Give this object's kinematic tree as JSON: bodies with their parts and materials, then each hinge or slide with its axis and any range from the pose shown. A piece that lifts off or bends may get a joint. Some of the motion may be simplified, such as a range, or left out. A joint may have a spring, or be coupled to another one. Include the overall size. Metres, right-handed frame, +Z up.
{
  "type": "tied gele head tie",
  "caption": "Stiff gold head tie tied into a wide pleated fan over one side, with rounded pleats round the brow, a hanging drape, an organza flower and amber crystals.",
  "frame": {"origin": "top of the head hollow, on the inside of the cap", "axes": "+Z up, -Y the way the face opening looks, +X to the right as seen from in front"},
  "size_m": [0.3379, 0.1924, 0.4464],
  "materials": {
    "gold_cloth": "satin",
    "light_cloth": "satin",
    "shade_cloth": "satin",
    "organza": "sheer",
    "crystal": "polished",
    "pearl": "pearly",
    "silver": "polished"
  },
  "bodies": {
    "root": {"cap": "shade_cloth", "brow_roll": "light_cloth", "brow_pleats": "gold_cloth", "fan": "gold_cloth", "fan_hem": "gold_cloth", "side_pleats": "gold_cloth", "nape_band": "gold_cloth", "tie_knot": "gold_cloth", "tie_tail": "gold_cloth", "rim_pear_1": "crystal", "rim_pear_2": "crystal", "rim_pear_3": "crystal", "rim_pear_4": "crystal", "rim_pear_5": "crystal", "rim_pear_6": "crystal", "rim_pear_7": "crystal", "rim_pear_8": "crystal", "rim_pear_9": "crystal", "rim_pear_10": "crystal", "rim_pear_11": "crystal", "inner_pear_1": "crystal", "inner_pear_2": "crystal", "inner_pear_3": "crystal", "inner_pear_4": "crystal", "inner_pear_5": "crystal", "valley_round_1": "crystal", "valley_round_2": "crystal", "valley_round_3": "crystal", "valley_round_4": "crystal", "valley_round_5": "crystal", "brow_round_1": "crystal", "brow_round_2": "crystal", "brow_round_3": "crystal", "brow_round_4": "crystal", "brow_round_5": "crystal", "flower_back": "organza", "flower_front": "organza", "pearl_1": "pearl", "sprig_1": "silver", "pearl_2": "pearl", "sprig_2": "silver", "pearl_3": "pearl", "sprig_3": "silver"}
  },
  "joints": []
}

____________________

__Short task__. Extract all of the data shown above and repeat it verbatim.

__Answer for this exercise__.
Give this object's kinematic tree as JSON: bodies with their parts and materials, then each hinge or slide with its axis and any range from the pose shown. A piece that lifts off or bends may get a joint. Some of the motion may be simplified, such as a range, or left out. A joint may have a spring, or be coupled to another one. Include the overall size. Metres, right-handed frame, +Z up.
{
  "type": "tied gele head tie",
  "caption": "Stiff gold head tie tied into a wide pleated fan over one side, with rounded pleats round the brow, a hanging drape, an organza flower and amber crystals.",
  "frame": {"origin": "top of the head hollow, on the inside of the cap", "axes": "+Z up, -Y the way the face opening looks, +X to the right as seen from in front"},
  "size_m": [0.3379, 0.1924, 0.4464],
  "materials": {
    "gold_cloth": "satin",
    "light_cloth": "satin",
    "shade_cloth": "satin",
    "organza": "sheer",
    "crystal": "polished",
    "pearl": "pearly",
    "silver": "polished"
  },
  "bodies": {
    "root": {"cap": "shade_cloth", "brow_roll": "light_cloth", "brow_pleats": "gold_cloth", "fan": "gold_cloth", "fan_hem": "gold_cloth", "side_pleats": "gold_cloth", "nape_band": "gold_cloth", "tie_knot": "gold_cloth", "tie_tail": "gold_cloth", "rim_pear_1": "crystal", "rim_pear_2": "crystal", "rim_pear_3": "crystal", "rim_pear_4": "crystal", "rim_pear_5": "crystal", "rim_pear_6": "crystal", "rim_pear_7": "crystal", "rim_pear_8": "crystal", "rim_pear_9": "crystal", "rim_pear_10": "crystal", "rim_pear_11": "crystal", "inner_pear_1": "crystal", "inner_pear_2": "crystal", "inner_pear_3": "crystal", "inner_pear_4": "crystal", "inner_pear_5": "crystal", "valley_round_1": "crystal", "valley_round_2": "crystal", "valley_round_3": "crystal", "valley_round_4": "crystal", "valley_round_5": "crystal", "brow_round_1": "crystal", "brow_round_2": "crystal", "brow_round_3": "crystal", "brow_round_4": "crystal", "brow_round_5": "crystal", "flower_back": "organza", "flower_front": "organza", "pearl_1": "pearl", "sprig_1": "silver", "pearl_2": "pearl", "sprig_2": "silver", "pearl_3": "pearl", "sprig_3": "silver"}
  },
  "joints": []
}